しかし、特定の成分がマスキングに用いられる可能性があることを知っておくことは、製品選びの参考になります。
- 「シクロデキストリン」などの包接成分: これらの名称を見つけた場合、原料臭のマスキング目的で配合されている可能性を考慮に入れることができます。
- 製品の説明を確認する: 製品パッケージや公式サイトに、「原料臭を抑えています」といった説明がある場合、何らかのマスキング技術が用いられている可能性を示唆しています。ただし、具体的な方法や成分名まで開示されているケースは少ないのが現状です。
- 極端な無臭を期待しすぎない: 無香料製品は香料を添加していませんが、原料そのものが持つ固有の臭いを完全にゼロにすることは技術的に難しい場合がほとんどです。微かな原料臭や、マスキング成分による「無臭ではない」感覚は、製品の特性として受け止める必要があるかもしれません。

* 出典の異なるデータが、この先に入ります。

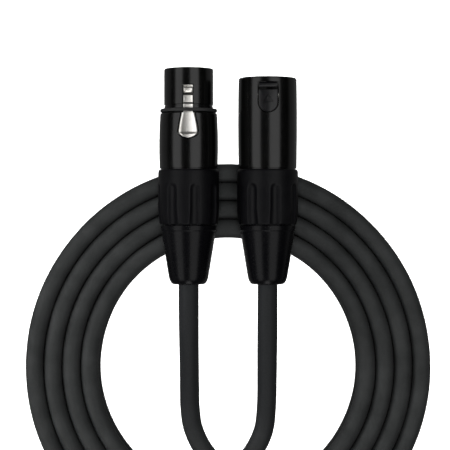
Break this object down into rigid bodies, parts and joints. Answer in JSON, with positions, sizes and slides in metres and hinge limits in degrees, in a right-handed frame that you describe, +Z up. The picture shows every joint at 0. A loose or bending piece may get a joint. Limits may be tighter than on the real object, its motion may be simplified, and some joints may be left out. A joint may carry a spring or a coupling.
{
  "type": "coiled microphone cable",
  "caption": "Coiled balanced microphone cable with a female and a male XLR connector lying side by side on the coil; the female has a spring latch.",
  "frame": {"origin": "under the middle of the whole part, on the surface that the coil lies on", "axes": "+Y points to the connectors' noses, +X from the female connector to the male one, +Z up from the surface"},
  "size_m": [0.1334, 0.1648, 0.0323],
  "materials": {
    "black_chrome": "smooth satin black plating on die-cast zinc",
    "black_nylon": "moulded glass-filled nylon, satin",
    "soft_grip": "fine-textured moulded polyamide",
    "boot_plastic": "smooth moulded elastomer with a soft gloss",
    "chuck_plastic": "moulded acetal",
    "bright_nickel": "bright nickel plate on spring steel",
    "contact_silver": "silver plate on brass",
    "core_shield": "black sleeve over the twisted shield",
    "core_red": "red polyethylene insulation",
    "core_white": "white polyethylene insulation",
    "cable_jacket": "matte extruded PVC",
    "tie_fabric": "hook-and-loop tape"
  },
  "bodies": {
    "cable_set": {"cable_coil": "cable_jacket", "cable_tie": "tie_fabric", "female_cable_end": "cable_jacket", "male_cable_end": "cable_jacket", "female_shell": "black_chrome", "female_barrel": "black_chrome", "female_seal_ring": "black_nylon", "female_insert": "black_nylon", "female_contact_1": "contact_silver", "female_contact_2": "contact_silver", "female_contact_3": "contact_silver", "latch_pin": "bright_nickel", "latch_spring": "bright_nickel", "female_chuck": "chuck_plastic", "female_collar": "soft_grip", "female_boot": "boot_plastic", "female_core_1": "core_shield", "female_core_2": "core_red", "female_core_3": "core_white", "male_shell": "black_chrome", "male_window_tongue": "black_nylon", "male_catch_bar": "black_nylon", "male_insert": "black_nylon", "male_pin_1": "contact_silver", "male_pin_2": "contact_silver", "male_pin_3": "contact_silver", "male_chuck": "chuck_plastic", "male_collar": "soft_grip", "male_boot": "boot_plastic", "male_core_1": "core_shield", "male_core_2": "core_red", "male_core_3": "core_white"},
    "latch": {"latch_lever": "bright_nickel"}
  },
  "joints": [
    {"name": "latch_press", "type": "hinge", "parent": "cable_set", "child": "latch", "pos_m": [-0.0127, 0.06143, 0.0286], "axis": [1, 0, 0], "range_deg": [-5, 0], "stiffness_Nm_per_rad": 0.02, "springref_deg": 5.73, "deforming": ["latch_spring"]}
  ]
}
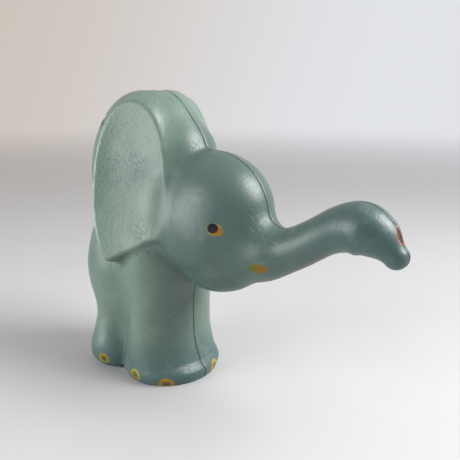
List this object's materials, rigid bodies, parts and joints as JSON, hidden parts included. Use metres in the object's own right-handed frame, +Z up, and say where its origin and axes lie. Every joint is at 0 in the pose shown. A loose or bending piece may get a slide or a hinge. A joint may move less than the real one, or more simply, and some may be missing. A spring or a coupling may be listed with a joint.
{
  "type": "animal coin bank",
  "caption": "Hollow standing elephant money box in two glued half shells, with a coin slot in the back and a turn-bar lock in the base.",
  "frame": {"origin": "on the lock's axis in the base, at table level, in the middle plane", "axes": "+X towards the trunk, +Y to the animal's left, +Z up"},
  "size_m": [0.1551, 0.0616, 0.13],
  "materials": {
    "painted_shell": "satin paint",
    "lock_plate": "plated, pressed sheet",
    "lock_steel": "dull plated",
    "lock_brass": "turned"
  },
  "bodies": {
    "bank": {"right_shell": "painted_shell", "left_shell": "painted_shell"},
    "lock": {"lock_cover": "lock_plate", "lock_washer": "lock_steel"},
    "turn_bar": {"lock_bar": "lock_steel", "lock_spindle": "lock_brass"}
  },
  "joints": [
    {"name": "lock_drop", "type": "slide", "parent": "bank", "child": "lock", "axis": [0, 0, -1], "range_m": [0, 0.04]},
    {"name": "bar_turn", "type": "hinge", "parent": "lock", "child": "turn_bar", "pos_m": [0, 0, 0.003], "axis": [0, 0, 1], "range_deg": [0, 90]}
  ]
}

特定の成分に対する感受性が高い場合は、成分表示全体を注意深く確認し、過去に使用して問題のなかった製品に含まれていなかった成分や、情報収集の結果として自身の体質に合わない可能性が指摘されている成分(香料以外の成分でも)が含まれていないかを確認することが賢明です。
まとめ
無香料製品における香りのマスキングは、製品の品質を保つための技術の一つです。サイクロデキストリンなどの成分がこの目的で使用されることがありますが、これらの成分は他の機能も持つため、成分表示だけでマスキングの有無やその影響を正確に判断することは難しい側面があります。
製品の選択においては、「無香料」という表示だけでなく、成分表示を詳細に確認し、自身の体質との相性を慎重に判断することが最も重要です。本記事で解説したマスキングに関する知識が、読者の皆様の無香料製品選びの一助となれば幸いです。